Mr. Bradshaw [holding answer 29 April 2002]: I refer my hon. Friend to the answers given to my hon. Friend the Member for Glasgow, Pollock (Mr. Davidson) on 25 March 2002, Official Report, column 611W and 15 April 2002, Official Report, columns 72526W.
Mr. Spring: To ask the Secretary of State for Foreign and Commonwealth Affairs what the Government's position is on the European Commission's phase-in proposals for the receipt by newly admitted member states of the European Union of (a) funds due under the Common Agricultural Policy and (b) structural funds. 

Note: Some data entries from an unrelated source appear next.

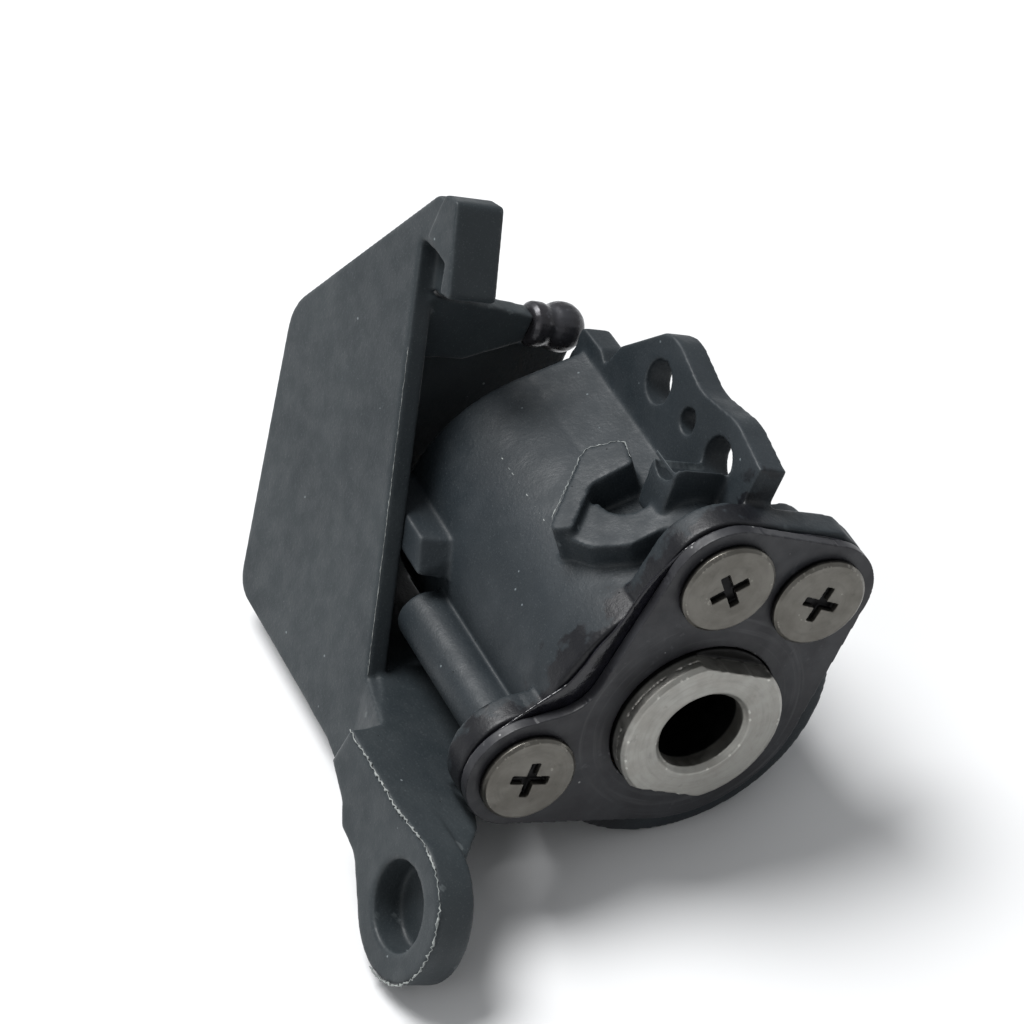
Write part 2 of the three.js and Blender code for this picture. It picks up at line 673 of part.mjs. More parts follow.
function clampNut() {
  const x1 = NUT.x1;
  const x0 = x1 - NUT.length;
  const slot = block(x0 - 1, x0 + NUT_SLOT.deep, -8, 8, -NUT_SLOT.half, NUT_SLOT.half);
  const slots = [0, 90].map((angle) => turnAboutX(slot, angle));
  let body = turned([[x0, 0], [x0, NUT.r], [x1 - 0.3, NUT.r], [x1, NUT.r - 0.3], [x1, 0]]);
  for (const slot of slots) body = body.subtract(slot);
  return body.subtract(rodAlongX(x0 - 1, x1 + 1, NUT.bore));
}

function stopRing() {
  const x1 = STOP_RING_X1 - FACE_GAP;
  const x0 = x1 - STOP_RING.length + 2 * FACE_GAP;
  const points = [];
  const steps = 30;
  for (let k = 0; k <= steps; k += 1) {
    const angle = radians(90 - STOP_RING.tabHalf + (2 * STOP_RING.tabHalf * k) / steps);
    points.push(new THREE.Vector2(STOP_RING.tabR * Math.cos(angle), STOP_RING.tabR * Math.sin(angle)));
  }
  points.push(new THREE.Vector2(0, 0));
  const tab = plateAlongX(new THREE.Shape(points), x0, x1);
  const round = rodAlongX(x0 - 1, x1 + 1, TAIL_R + 0.05);
  const hole = round.intersect(block(x0 - 1, x1 + 1, -6, 6, -6, TAIL_FLAT + SEAT_GAP));
  return rodAlongX(x0, x1, STOP_RING.r).add(tab).subtract(hole);
}

function stopPin() {
  return rodAlongX(STOP_PIN.x0, STOP_PIN.x1, STOP_PIN.r, SMALL_ROUND, STOP_PIN.y, STOP_PIN.z);
}

function rearBush() {
  return ring(BARREL_REAR_X, BARREL_REAR_X + REAR_WALL, REAR_BUSH.outer, REAR_BUSH.inner);
}

function circlip() {
  const x0 = TAIL_END_X + 0.15 + 0.02;
  const gapCut = block(x0 - 1, x0 + 2, -0.9, 0.9, 0, 8);
  return ring(x0, x0 + CIRCLIP.length, CIRCLIP.r, TAIL_R - 0.25).subtract(gapCut);
}

// The knob has a collar against the strut, a waist, and a ball at its end.
function ballStud() {
  const { y, r, shank, neckY, neckR, waistR } = STUD;
  const foot = neckY + FACE_GAP;
  const profile = [
    [foot - 0.4, 0],
    [foot - 0.4, shank],
    [foot, shank],
    [foot, neckR - 0.25],
    [foot + 0.25, neckR],
    [foot + 0.75, neckR],
    [y - 0.9, waistR - 0.05],
  ];
  const steps = 9;
  const start = Math.acos(0.78 / r);
  for (let k = 0; k <= steps; k += 1) {
    const angle = Math.PI - start + ((start - Math.PI) * k) / steps;
    profile.push([y + r * Math.cos(angle), k === steps ? 0 : r * Math.sin(angle)]);
  }
  return turnedAlongY(profile, STUD.x, STUD.z);
}

// ---------------------------------------------------------------- materials and assembly

const casting = { color: 0x4a4f53, roughness: 0.55, metalness: 0.35 };
const blackPlate = { color: 0x333438, roughness: 0.5, metalness: 0.5 };
const rubber = { color: 0x17181b, roughness: 0.9, metalness: 0.0 };
const plated = { color: 0xa5a39c, roughness: 0.35, metalness: 0.9 };
const satin = { color: 0xb4b3ae, roughness: 0.4, metalness: 0.9 };
const bronze = { color: 0x9a7440, roughness: 0.4, metalness: 0.8 };
const steel = { color: 0x8d8f92, roughness: 0.35, metalness: 0.9 };
const friction = { color: 0x5b4a3a, roughness: 0.8, metalness: 0.1 };
const glossBlack = { color: 0x26282b, roughness: 0.25, metalness: 0.2 };

function piece(name, body, look) {
  const mesh = new THREE.Mesh(toGeometry(body), new THREE.MeshStandardMaterial(look));
  mesh.name = name;
  return mesh;
}

const fixed = new THREE.Group();
fixed.add(piece("housing", housing(), casting));
fixed.add(piece("side_shield", sideShield(), casting));
fixed.add(piece("end_plate", endPlate(), blackPlate));
fixed.add(piece("plate_gasket", plateGasket(), rubber));
fixed.add(piece("dust_seal", dustSeal(), rubber));
for (const one of SCREWS) fixed.add(piece(one.name, screw(one), plated));
fixed.add(piece("ball_stud", ballStud(), glossBlack));
fixed.add(piece("front_bush", frontBush(), bronze));
fixed.add(piece("rear_bush", rearBush(), bronze));
fixed.add(piece("stop_pin", stopPin(), steel));
for (let i = 0; i < DISC.pairs; i += 1) fixed.add(piece(`plain_disc_${i + 1}`, plainDisc(i), friction));

const turning = new THREE.Group();
turning.rotation.x = radians(COLLAR_TURN);
turning.add(piece("spindle", spindle(), satin));
for (let i = 0; i < DISC.pairs; i += 1) turning.add(piece(`keyed_disc_${i + 1}`, keyedDisc(i), steel));
turning.add(piece("pressure_washer", pressureWasher(), steel));
for (let i = 0; i < SPRING.count; i += 1) turning.add(piece(`disc_spring_${i + 1}`, discSpring(i), steel));
turning.add(piece("clamp_nut", clampNut(), steel));
turning.add(piece("stop_ring", stopRing(), steel));
turning.add(piece("circlip", circlip(), steel));

// The mount leans back until the ring lug and the barrel both touch the ground plane.
const lugBackY = LUG_FRONT_Y + LUG_T;
const lugReach = Math.hypot(lugBackY, LUG.z - LUG.r);
const LEAN = Math.acos(BARREL_R / lugReach) - Math.atan2(-lugBackY, LUG.r - LUG.z);

const hinge = new THREE.Group();
hinge.rotation.x = -Math.abs(LEAN);
hinge.add(fixed, turning);

// The origin is at the middle of the model's box, on the ground plane.
const mount = new THREE.Group();
mount.add(hinge);
mount.updateMatrixWorld(true);
const box = new THREE.Box3().setFromObject(mount, true);
const middle = box.getCenter(new THREE.Vector3());
hinge.position.set(-middle.x, -middle.y, -box.min.z);

export default mount;
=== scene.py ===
"""Looks for one unit of a pan and tilt mount: a die-cast friction hinge on a white table.

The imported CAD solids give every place. Each visible solid is remeshed finely, its rounds are
made truly round and its edges are softened, and it gets a procedural material.
"""

import json
import math

import bmesh
import bpy
import numpy as np
from mathutils import Matrix, Vector


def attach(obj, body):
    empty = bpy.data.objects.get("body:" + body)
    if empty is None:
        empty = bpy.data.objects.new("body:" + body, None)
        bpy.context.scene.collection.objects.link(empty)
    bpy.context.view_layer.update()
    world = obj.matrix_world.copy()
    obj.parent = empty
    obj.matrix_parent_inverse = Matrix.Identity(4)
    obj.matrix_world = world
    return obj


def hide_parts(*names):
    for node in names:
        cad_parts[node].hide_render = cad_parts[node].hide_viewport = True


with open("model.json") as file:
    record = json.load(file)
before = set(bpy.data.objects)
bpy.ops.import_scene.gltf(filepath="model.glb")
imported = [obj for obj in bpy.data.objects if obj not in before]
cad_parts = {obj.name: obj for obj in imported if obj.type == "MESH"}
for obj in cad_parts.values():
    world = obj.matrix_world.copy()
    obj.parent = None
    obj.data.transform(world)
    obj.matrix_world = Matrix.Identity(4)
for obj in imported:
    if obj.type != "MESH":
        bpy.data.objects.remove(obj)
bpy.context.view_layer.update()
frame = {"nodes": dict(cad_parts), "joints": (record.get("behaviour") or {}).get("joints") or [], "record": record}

FIXED = "housing_body"
TURNING = "spindle_body"
MM = 0.001

# ------------------------------------------------------------------ the hinge's own frame

mounts = {m["name"]: m for m in frame["record"]["mounts"]}
flange_normal = Vector(mounts["flange_face"]["axis"])
PIVOT = Vector(frame["joints"][0]["pos_m"])
LEAN = math.atan2(flange_normal.z, -flange_normal.y)

# In this frame lengths are millimetres, X is the spindle, Z is along the flange and x = 0 is
# the end plate's face.
FROM_HINGE = Matrix.Translation(PIVOT) @ Matrix.Rotation(-LEAN, 4, "X") @ Matrix.Scale(MM, 4)
TO_HINGE = FROM_HINGE.inverted()


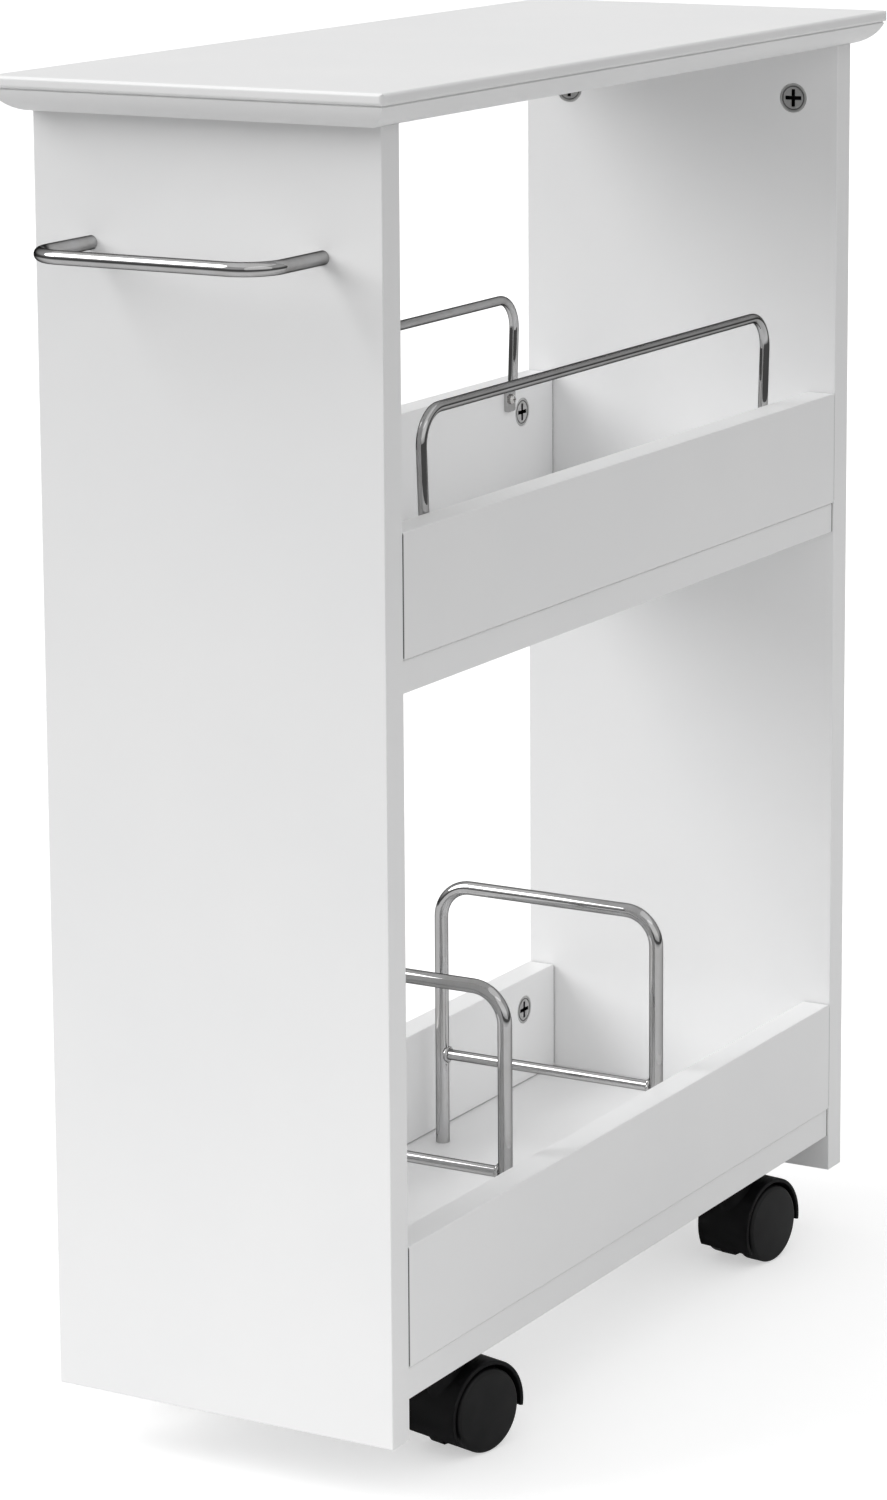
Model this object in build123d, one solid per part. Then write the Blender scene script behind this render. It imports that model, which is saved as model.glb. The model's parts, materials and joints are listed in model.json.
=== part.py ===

Peter Hain: (a) The Government consider that agricultural spending should support restructuring in the candidate countries to modernise their agricultural economies. The Government therefore welcome the emphasis on rural development in the Commission's proposals as this is the most effective way to help new member states restructure agriculture sectors. As regards the proposal to phase in direct payments, the Government note the arguments provided in the Commission's issues paper about the damaging effects of high direct payments in the new member states. The Government consider it important to evaluate fully all relevant aspects, including whether other options may better help restructuring.
(b) The Government welcome the emphasis within the overall financing proposals on Structural and Cohesion Funds, to tackle the new member states' restructuring and developmental needs. The sums provided will need to respect the budget ceilings agreed at Berlin in 1999, as well as the needs and the absorption capacity of the new member states.